La « route des Balkans » nourrit à nouveau le rêve européen des migrants

Le Syrien Abdullah va « tout faire pour passer la frontière ». Dans la zone tampon d’Idoméni, à la frontière gréco-macédonienne, il guette le moment propice pour se faufiler dans un train, dans l’espoir de suivre « la route des Balkans », empruntée par des centaines de milliers de migrants en 2015.

Les premiers rayons du soleil dévoilent des familles entières couchées sur les rails ou dans des wagons abandonnés. Mais à l’apparition des patrouilles policières, elles disparaissent en courant dans les champs avoisinants.

« Mon frère vit en Italie et je souhaite le retrouver », confie à l’AFP Abdullah, 20 ans, qui campe depuis deux jours dans un bâtiment délabré près de la gare ferroviaire d’Idoméni, un village au nord de la Grèce.

Le jeune Syrien vit depuis « plusieurs mois en Grèce, sans travail », et n’y « voit pas d’avenir ».

Lors de la grande crise migratoire de 2015, des centaines de milliers de personnes avaient traversé à pied ce « no man’s land » à destination de l’Europe.

Mais le rêve européen s’était vite brisé: en mars 2016, les pays de l’Union européenne avaient verrouillé leurs frontières et la Grèce avait construit un mur le long de sa frontière nord.

Des dizaines de milliers d’exilés fuyant guerres, persécutions ou pauvreté s’étaient alors retrouvés bloqués à Idoméni, transformé en bidonville, avant d’être évacués de force par les autorités grecques.

Depuis, les camps sur le continent grec mais plus encore sur les îles de la mer Egée débordent de migrants, auxquels s’ajoutent sans cesse de nouveaux arrivants.

Et faute de capacités suffisantes pour les 120.000 demandeurs d’asile aujourd’hui en Grèce, de nombreux migrants se retrouvent sans toit à Athènes comme à la frontière avec la Macédoine du Nord.

« Chaque jour près de 200 personnes arrivent à Idoméni », déplore Lazaros Oulis, qui habite près du poste-frontalier. « Certains ont planté des tentes dans les champs.

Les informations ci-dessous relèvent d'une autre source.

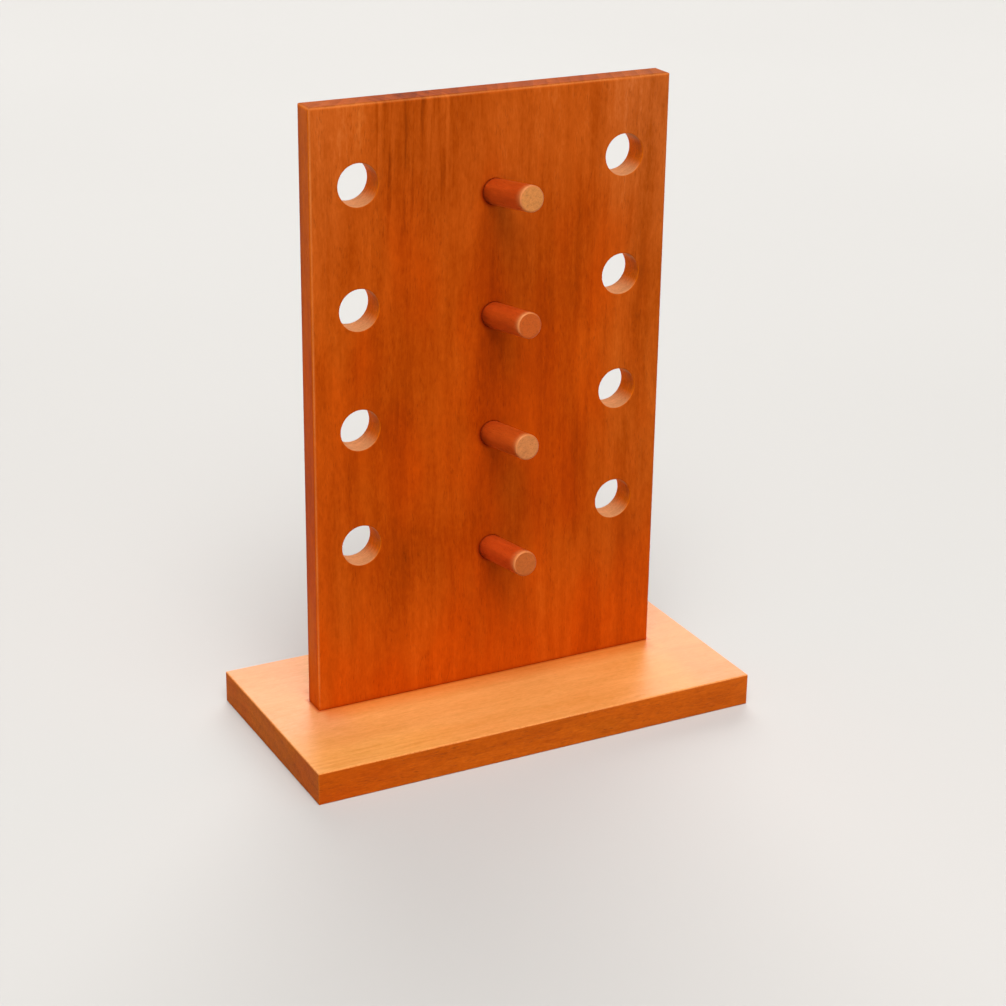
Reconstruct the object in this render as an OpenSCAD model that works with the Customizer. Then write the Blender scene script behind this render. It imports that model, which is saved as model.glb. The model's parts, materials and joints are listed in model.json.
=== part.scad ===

On a peur qu’Idoméni ne redevienne un campement », redoute-t-il.

A Idoméni, la plupart des migrants sont passés récemment par la frontière terrestre avec la Turquie, le long du fleuve Evros, au nord-est de la Grèce.

Après les tensions avec Ankara en mars, quand le président turc Recep Tayyip Erdogan avait annoncé l’ouverture de ses portes vers l’Europe, Athènes avait renforcé ses patrouilles, avec l’aide de l’Agence européenne de contrôle des frontières, Frontex.

Mais des centaines de demandeurs d’asile continuent tous les jours de traverser clandestinement la frontière gréco-turque.

En pleine nuit, à Idoméni, des groupes de migrants tentent de grimper clandestinement sur un train commercial reliant la Grèce à la Macédoine du Nord ou encore de percer des trous dans le mur qui longe la frontière.

« Ils sautent sur le train au risque d’être électrocutés ou de perdre la vie en touchant les câbles haute tension », explique un conducteur de train, qui a récemment découvert 42 clandestins dans son convoi.

Si certains arrivent à passer, la plupart sont interpellés par les patrouilles nord-macédoniennes et renvoyés en Grèce.

Le Pakistanais Musa se plaint d’avoir été d’abord « battu par les policiers nord-macédoniens, puis par les Grecs » de retour en Grèce. « Où sont les droits de l’homme ? », s’indigne le jeune migrant de 19 ans.

Avec des compatriotes, il avait réussi à passer en Macédoine du Nord grâce à un trou percé dans le mur frontalier.

Après plusieurs échecs, certains migrants désespèrent et se dirigent à pied vers Thessalonique, la métropole du nord de la Grèce, à environ 70 km d’Idoméni.

C’est le cas du Somalien Omar Hassan, 20 ans, rencontré sur une route de la région avec un compatriote: « Nous allons dormir à la gare de Thessalonique: regardez ce qu’on lui a fait », fustige-t-il, en désignant le bandage du bras de son ami.